▶ Information shown
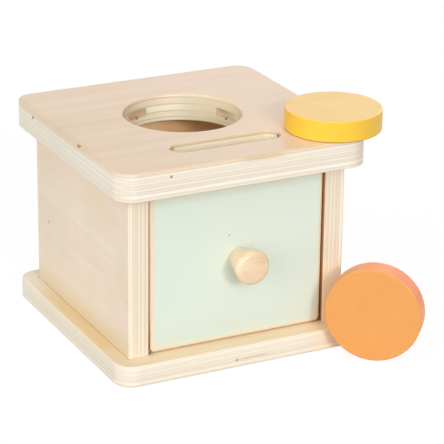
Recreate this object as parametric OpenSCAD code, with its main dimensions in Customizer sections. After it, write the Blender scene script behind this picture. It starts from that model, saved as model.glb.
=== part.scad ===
// Wooden box with a ball hole, a disc slot and a drawer, and its two discs.
// Millimetres. The origin is the middle of the base's underside, the drawer opens towards -Y.

/* [Boards] */
// Width of the top and the base, left to right
board_w = 148; // [136:1:200]
// Depth of the top and the base, front to back
board_d = 148; // [136:1:200]
// Thickness of the base
base_t = 12; // [9:0.5:18]
// Thickness of the top
top_t = 16; // [12:0.5:20]
// Radius of the boards' corners, seen from above
board_corner_r = 10.5; // [6:0.5:18]
// Radius of the sanded edges of the boards
board_edge_r = 1; // [0.4:0.1:2]

/* [Walls] */
// Height of the walls between the two boards
wall_h = 92.5; // [88:0.5:120]
// Thickness of the walls
wall_t = 12; // [9:0.5:15]
// Radius of the walls' sanded upright edges
wall_edge_r = 0.8; // [0.3:0.1:1.5]
// How far the boards stand out past the side walls
side_overhang = 9.3; // [4:0.1:12]
// How far the boards stand out past the front and back ends of the walls
end_overhang = 11; // [4:0.5:14]

/* [Discs] */
// Diameter of a disc
disc_d = 53.5; // [45:0.5:58]
// Thickness of a disc
disc_t = 12; // [9:0.5:14]
// Radius of a disc's rounded edges
disc_edge_r = 0.7; // [0.5:0.1:3]
// How far the lying disc's centre is in from the top's right edge
lying_in_x = 10.3; // [2:0.1:30]
// How far the lying disc's centre is in from the top's front edge
lying_in_y = 23.7; // [15:0.1:40]
// Turn of the standing disc's face from the box's front towards the left, in degrees
standing_turn = 42; // [20:1:60]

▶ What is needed
Look at the material above and copy, word for word, its lines from the first through the one containing "opens towards -Y.".

▶ Response to this exercise
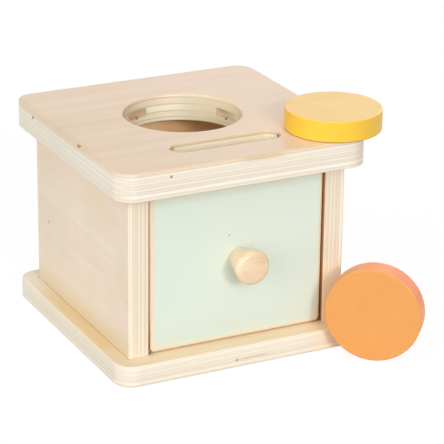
Recreate this object as parametric OpenSCAD code, with its main dimensions in Customizer sections. After it, write the Blender scene script behind this picture. It starts from that model, saved as model.glb.
=== part.scad ===
// Wooden box with a ball hole, a disc slot and a drawer, and its two discs.
// Millimetres. The origin is the middle of the base's underside, the drawer opens towards -Y.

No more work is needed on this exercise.